The case has attracted significant attention because of the vulnerable status of the victim and the position of trust occupied by the caregiver responsible for managing the child’s welfare.

According to information released by the United States Attorney’s Office for the Western District of Washington, Akintola pleaded guilty to theft of public funds after unlawfully diverting Social Security benefits belonging to the child.

Prosecutors stated that the total amount stolen was $17,638, money that had been designated to support a minor with intellectual disabilities.

Court records showed that Akintola worked as a social worker for the Snoqualmie Tribe in Washington State and became involved in the child’s welfare through her professional responsibilities.

Investigators said she later applied to become the Social Security representative payee for the child, a position that allowed her to receive and manage benefit payments on the child’s behalf.

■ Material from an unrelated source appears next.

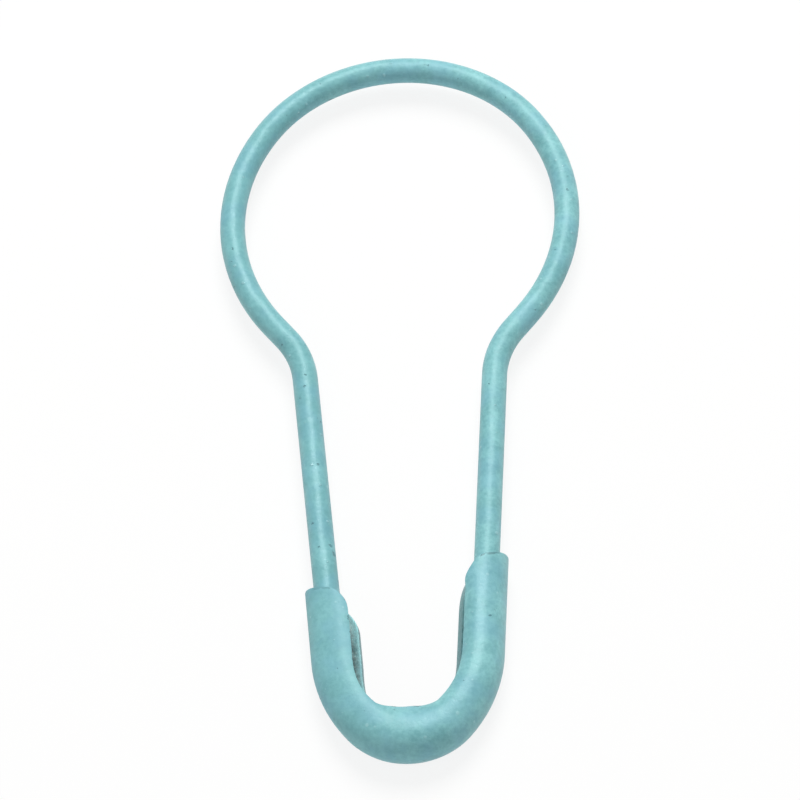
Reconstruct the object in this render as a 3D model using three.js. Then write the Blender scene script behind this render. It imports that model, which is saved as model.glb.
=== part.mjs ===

Authorities noted that the tribe maintained a policy prohibiting social workers from serving as representative payees for children under its care in order to avoid conflicts of interest and protect vulnerable beneficiaries.

Despite that restriction, prosecutors alleged that Akintola used the child’s Social Security information together with her own personal details to secure approval for the role.

After obtaining access to the benefits, she redirected the payments into a bank account that she controlled rather than using the funds for the child’s welfare and support.

The stolen funds were reportedly spent on personal expenses and private purchases unrelated to the child’s needs.

Authorities explained that the child became entitled to survivor benefits following the death of the child’s mother, making the payments an important source of financial support.

The fraud scheme remained undetected for several months before concerns emerged regarding the disappearance of the child’s expected benefit payments.

According to prosecutors, the theft was uncovered in July 2024 when Akintola accompanied her supervisor to the Social Security Administration to investigate why the child had not been receiving benefits.

During that inquiry, officials discovered that Akintola herself was listed as the representative payee responsible for the funds.

The investigation subsequently revealed that the payments had been redirected to an account under her control rather than being used for the child’s care.

Prosecutors said Akintola initially denied being the representative payee when confronted with the information.

Court documents indicated that she resigned from her position shortly after the matter came to light.

At the sentencing hearing, Magistrate Judge Kate Vaughan strongly criticized the conduct and expressed concern that the victim was a particularly vulnerable child with disabilities.

The judge reportedly stated that she was especially troubled by the fact that the offence targeted someone who depended heavily on adults for protection and support.

Following her guilty plea, Akintola was immediately taken into custody to begin serving her prison sentence.

Legal observers note that crimes involving public benefits often attract serious penalties because they undermine trust in social support systems designed to assist vulnerable individuals.

The case has also renewed discussions about oversight mechanisms for representative payees who manage benefits on behalf of children, elderly individuals, and persons with disabilities.

Advocates for vulnerable populations argue that stronger monitoring systems are necessary to reduce opportunities for abuse and financial exploitation.

They contend that individuals entrusted with managing public benefits should be held to the highest ethical and professional standards because beneficiaries often have limited ability to protect themselves.

The conviction serves as a reminder of the legal consequences that can arise when positions of trust are abused for personal gain.

For prosecutors, the outcome reflects a broader commitment to protecting vulnerable beneficiaries and ensuring accountability for individuals who misuse public funds.

The case also highlights the importance of internal safeguards within social service systems to prevent unauthorized access to benefits intended for children and other at-risk groups.

As the sentence takes effect, authorities say the decision sends a clear message that theft involving vulnerable victims will be pursued vigorously and punished accordingly under United States law.